I “built” my first Geocitites website when I was in middle school. I remember the black background and the spinning, fuzzy graphics. I remember Shakira and Weezer lyrics. I don’t remember anything else because as far as I know, it doesn’t exist anymore.
After my foray into Geocities, I joined Xanga, a weblog community I mostly used to spy on my older brother and his friends. I made friends on Xanga I still have to this day despite writing the most boring, ridiculous, and sometimes offensive teenage thoughts - at least I assume they were. I ignored dozens of emails warning me that all would be lost and let my Xanga absorb into internet oblivion sometime around 2009.
I had a very cute and robust fashion blog that I kept semi-secretly throughout college, alongside a very active Facebook account. After I accepted my first teaching job, I quit fashion blogging because I deemed it “unprofessional” (what does a 22 year-old know about being professional? I am not sure) and deactivated my Facebook account immediately after graduating because I “did not want to know the political beliefs of my colleagues” (ok, maybe 22 year-old Lexie knew something….). I have some outfit photos saved on an old Flickr account that I pay $6.99 monthly to maintain, but my other photo hosting sites are long gone, along with ALL of my Facebook photos from late high school and college because I didn’t think to transfer them before fully deleting my account.

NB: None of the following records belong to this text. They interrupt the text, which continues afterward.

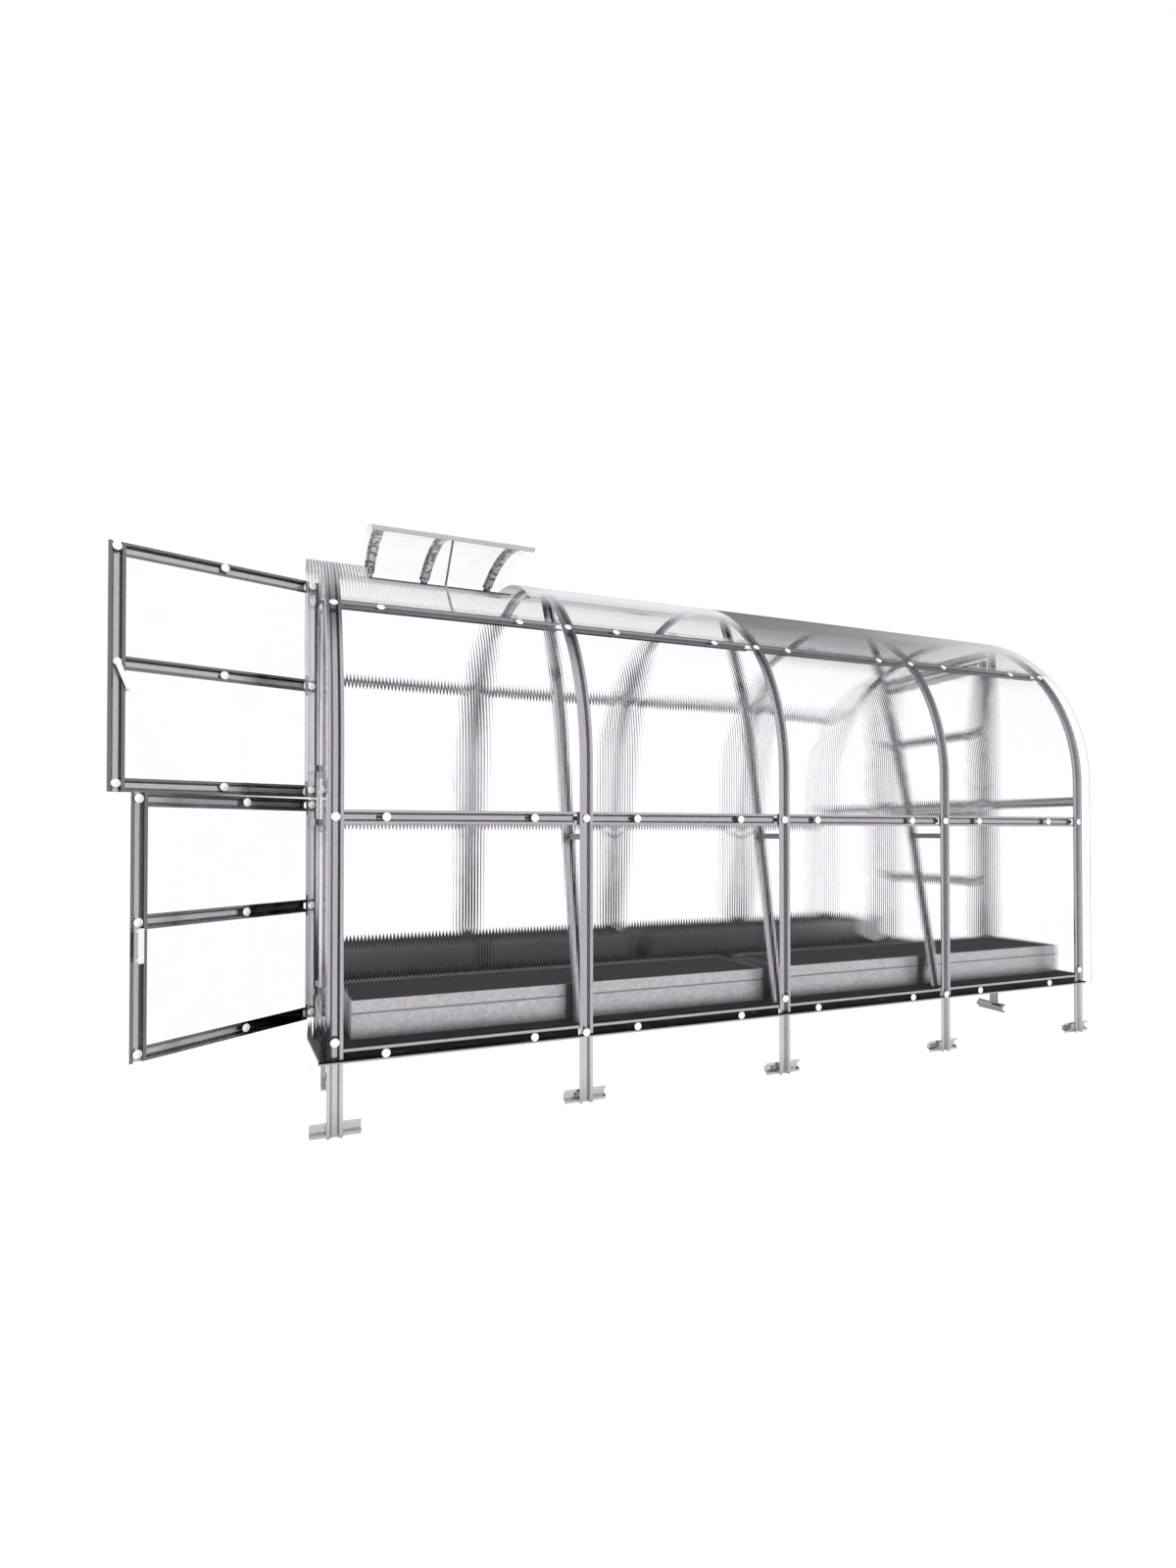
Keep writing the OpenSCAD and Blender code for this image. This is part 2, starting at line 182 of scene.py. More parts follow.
# ---------------------------------------------------------------- materials
def steel(name, base=(0.60, 0.60, 0.60), rough=0.20, spangle=0.10, mottle=0.0, dark=None, side=(), side_shade=0.30,
          side_shade_in=None, sheet_shade=True, leaf=None, fades=(), bars=(), bump_f=0.03, cells=120.0, span=(0.90, 1.06), rim=None):
    """Galvanised sheet steel: faint spangle, clouding and drawn streaks; painted shade darkens the profile's sloping
    sides and, inside, the steel above the sheet's lower edge.
    """
    t = Tree(name)
    co = t.obj()
    sep = t.n("SeparateXYZ")
    t.link(co, sep.inputs[0])
    vor = t.n("TexVoronoi", feature="F1")
    vor.inputs["Scale"].default_value = cells
    warp = t.noise(co, 40.0, 2.0)
    t.link(t.vmath("ADD", co, t.scale(warp, 0.012)), vor.inputs["Vector"])
    cell = t.n("SeparateColor")
    t.link(vor.outputs["Color"], cell.inputs[0])
    cloud = t.noise(co, 6.0, 3.0, 0.6)
    fine = t.noise(co, 520.0, 2.0, 0.6)
    v = t.math("ADD", t.math("MULTIPLY", cell.outputs[0], spangle), t.math("MULTIPLY", cloud, 0.10))
    v = t.math("ADD", v, t.math("MULTIPLY", fine, 0.03))
    lo = tuple(c * span[0] for c in base)
    hi = tuple(min(1.0, c * span[1]) for c in base)
    col = t.mixc(t.math("DIVIDE", v, spangle + 0.11, True), lo, hi)
    above = t.math("GREATER_THAN", sep.outputs[2], 0.279)
    # painted shade of the sheet: inside, the steel above the sheet's lower edge is darker and mauve
    if sheet_shade:
        col = t.mixc(above, col, t.mixc(1.0, col, (0.815, 0.795, 0.842), "MULTIPLY"))
    # painted shade: the profile's sloping sides get a darker copy of the colour, for the shade in the channel
    if side:
        nrm = t.n("TexCoord").outputs["Normal"]
        m = None
        for ax in side:
            q = t.math("GREATER_THAN", t.math("ABSOLUTE", t.vmath("DOT_PRODUCT", nrm, ax)), 0.60)
            m = q if m is None else t.math("MAXIMUM", m, q)
        if sheet_shade:
            m = t.math("MULTIPLY", m, above)
        if leaf:
            # the hinge stile stands behind the gable sheet, in its light
            along = t.math("SUBTRACT", t.vmath("DOT_PRODUCT", co, tuple(leaf[1])), leaf[0].dot(leaf[1]))
            m = t.math("MULTIPLY", m, t.math("GREATER_THAN", along, HAT_W + 0.004))
        sf = (side_shade,) * 3
        if side_shade_in:
            # the arches inside the row catch more light on their near legs than the end arch does
            q = t.math("MULTIPLY", t.math("GREATER_THAN", sep.outputs[0], 0.5), t.math("LESS_THAN", sep.outputs[1], 0.60))
            sf = t.mixc(q, sf, (side_shade_in,) * 3)
        col = t.mixc(m, col, t.mixc(1.0, col, sf, "MULTIPLY"))
    if leaf:
        # painted shade on the brims of the leaf's profile, and on the ends that stand in the dark
        o, u, w, flange = leaf
        depth = t.math("SUBTRACT", t.vmath("DOT_PRODUCT", co, tuple(w)), o.dot(w) - LEAF_D)
        m = t.math("MULTIPLY", t.math("GREATER_THAN", depth, -0.005), t.math("GREATER_THAN", along, HAT_W + 0.004))
        col = t.mixc(m, col, t.mixc(1.0, col, (flange,) * 3, "MULTIPLY"))
        if fades:
            # painted light: the hinge stile's web, in the gable sheet's light, is pale and nearly matt, less so where
            # the bars cross it; the strip along the hinge edge is painted dark
            pale = t.math("MULTIPLY", t.math("LESS_THAN", along, HAT_W + 0.002), t.math("GREATER_THAN", along, 0.0175))
            edge = t.math("LESS_THAN", along, 0.0175)
            for z in bars:
                band = t.math("LESS_THAN", t.math("ABSOLUTE", t.math("SUBTRACT", sep.outputs[2], z)), 0.026)
                pale = t.math("MULTIPLY", pale, t.math("SUBTRACT", 1.0, t.math("MULTIPLY", band, 0.72)))
            col = t.mixc(pale, col, (0.80, 0.785, 0.82))
            col = t.mixc(edge, col, (0.20, 0.195, 0.205))
        for (z0, z1, s1, f) in fades:
            m = t.math("MULTIPLY", t.math("GREATER_THAN", sep.outputs[2], z0), t.math("LESS_THAN", sep.outputs[2], z1))
            m = t.math("MULTIPLY", m, t.math("MULTIPLY", t.math("SUBTRACT", s1, along), 22.0, True))
            m = t.math("MULTIPLY", m, t.math("GREATER_THAN", along, HAT_W - 0.015))
            col = t.mixc(m, col, t.mixc(1.0, col, (f,) * 3, "MULTIPLY"))
    if mottle > 0:
        n1 = t.noise(co, 34.0, 1.5, 0.5)
        n2 = t.noise(co, 110.0, 2.0, 0.6)
        blot = t.math("MULTIPLY", t.math("SUBTRACT", t.math("ADD", t.math("MULTIPLY", n1, 0.85), t.math("MULTIPLY", n2, 0.15)), 0.490), 20.0, True)
        blot = t.math("MULTIPLY", blot, t.math("GREATER_THAN", sep.outputs[1], 0.414))
        col = t.mixc(t.math("MULTIPLY", blot, mottle), col, tuple(c * 0.16 for c in base))
        col = t.mixc(t.math("LESS_THAN", sep.outputs[1], 0.414), col, t.mixc(1.0, col, (0.72, 0.72, 0.73), "MULTIPLY"))
    if rim:
        # the brims lie in the sheet's shadow
        col = t.mixc(t.math("GREATER_THAN", sep.outputs[2], rim), col, t.mixc(1.0, col, (0.42, 0.42, 0.43), "MULTIPLY"))
    if dark:
        # dark fixing blocks low down at the hinge line
        m = t.math("MULTIPLY", t.math("GREATER_THAN", sep.outputs[1], dark[0]), t.math("LESS_THAN", sep.outputs[2], dark[1]))
        col = t.mixc(m, col, (0.05, 0.05, 0.05))
    b = t.n("BsdfPrincipled")
    t.set(b, Metallic=1.0)
    # the stile's painted light is nearly matt
    if leaf and fades:
        t.link(t.math("SUBTRACT", 1.0, t.math("MULTIPLY", pale, 0.9)), b.inputs["Metallic"])
    t.link(col, b.inputs["Base Color"])
    r = t.math("ADD", t.math("MULTIPLY", cell.outputs[1], 0.05), t.math("ADD", t.math("MULTIPLY", cloud, 0.06), rough - 0.05))
    t.link(r, b.inputs["Roughness"])
    bump = t.n("Bump")
    bump.inputs["Strength"].default_value = bump_f
    bump.inputs["Distance"].default_value = 0.0004
    t.link(t.math("ADD", cell.outputs[2], t.math("MULTIPLY", fine, 0.4)), bump.inputs["Height"])
    t.link(bump.outputs[0], b.inputs["Normal"])
    t.link(b.outputs[0], t.out.inputs[0])
    return t.mat


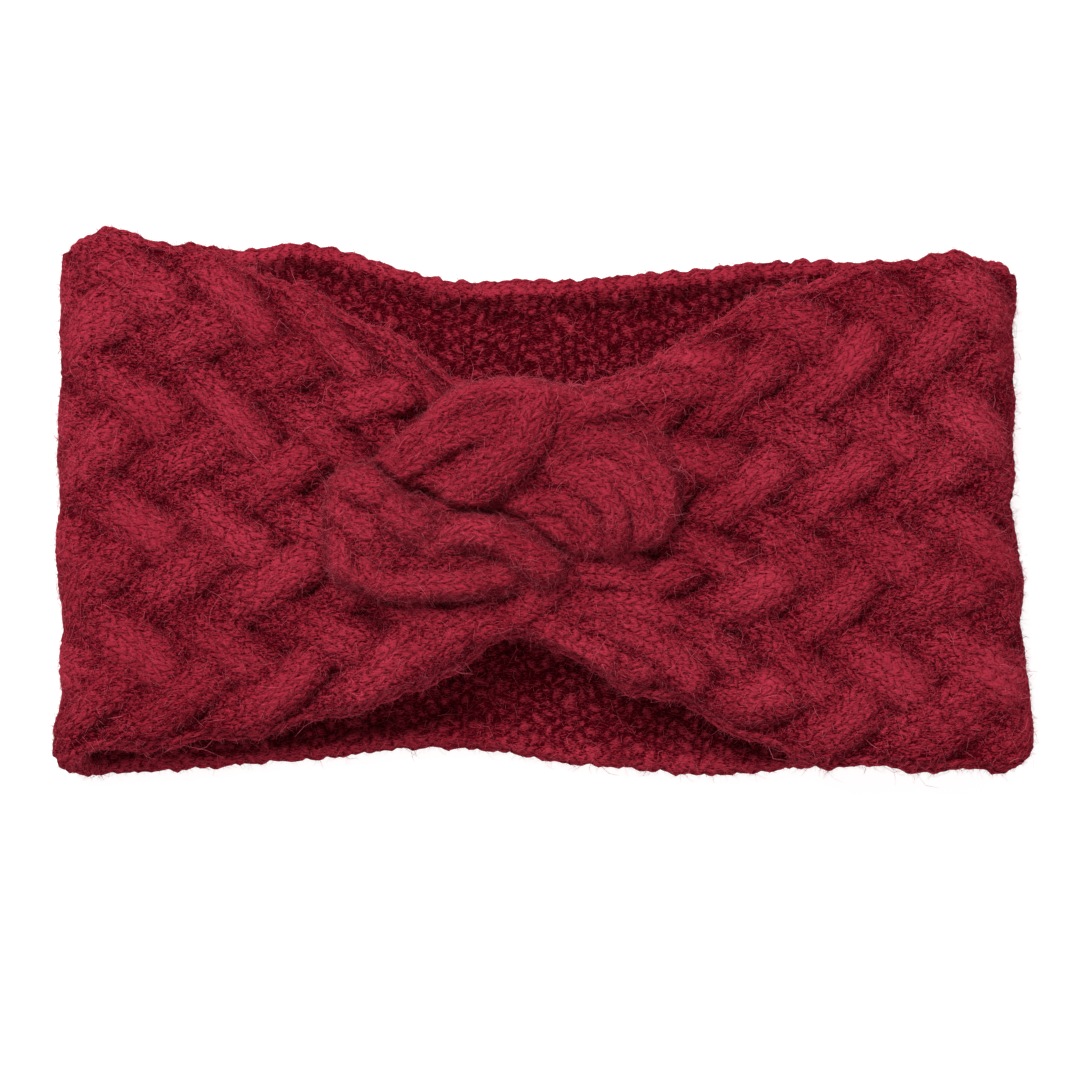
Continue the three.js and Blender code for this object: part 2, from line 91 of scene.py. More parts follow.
class Place(NamedTuple):
    """A point of a lobe's outline, in shares of half the knot's width and height."""

    x: float
    y: float


class Step(NamedTuple):
    """One point of a strand of the knot, in millimetres. level is above the gathered strip."""

    x: float
    y: float
    level: float


class Strand(NamedTuple):
    """A strand that shows in the knot: its width and its depth in millimetres, and its course."""

    width: float
    depth: float
    steps: tuple[Step, ...]


def table(kind: type, *rows: tuple[float, ...]) -> tuple:
    """Makes a table of one kind of row from plain numbers."""
    return tuple(kind(*row) for row in rows)


def strand(width: float, depth: float, *rows: tuple[float, float, float]) -> Strand:
    """Makes a strand from its width, its depth and rows of x, y and level, in millimetres."""
    return Strand(width, depth, table(Step, *rows))


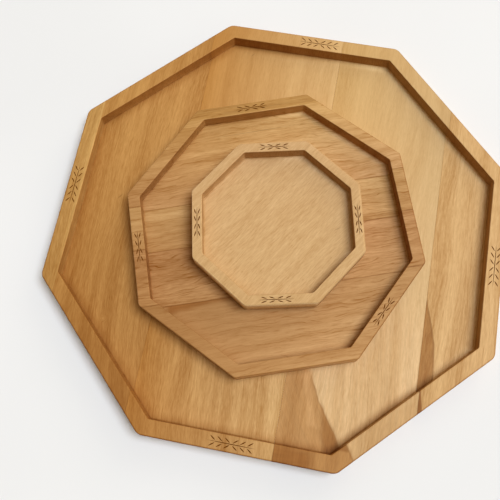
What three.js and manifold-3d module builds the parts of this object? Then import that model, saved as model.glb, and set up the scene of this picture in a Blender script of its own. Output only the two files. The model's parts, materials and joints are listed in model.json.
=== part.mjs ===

A few years after college, my Tumblr account was hacked, and I lost my copperoranges domain. I have no idea who would want to own copperoranges, words that I just put together randomly after rolling many coins from my piggy bank to buy Jones Soda from a lan lounge in Murfreesboro, trying to mask my metallic scented hands with some orange blossom lotion from Bath and Bodyworks. I really wanted a screen name without numbers in it, and “copperoranges” worked. I loved Tumblr because it was pure mood. I wrote sometimes, but it felt like digitally collaging a self in ways that I could never achieve with personal blogging. When it was hacked, I didn’t have the heart to email the Tumblr support staff - it felt silly. Can you please restore my Tumblr that I no longer use but still want to see in order to remember what it felt like to be in my early 20s? Thanks.
When I moved to Portland, I started a Wordpress. I wrote mainly when Big Life Things happened. I documented my wedding, pregnancies lost, job changes, some pandemic memories, books I read. I wrote more in the summer because I had more time. It felt the most for me because besides Cup of Jo, most everyone had moved on from personal domain blogging. I never really liked the Wordpress platform, but I think that has more to do with me aging out of being one who is served by technology than the site itself. My Wordpress still exists and will until the internet takes it away from me.
Despite being a little late to the game and not wanting to feel like one more email in your inbox, I am here for now. I will share what I can, when I can. I am glad you are reading.
With love,
Lexie
Xanga friends for life!!
Love your name "copper oranges" :)) so unique!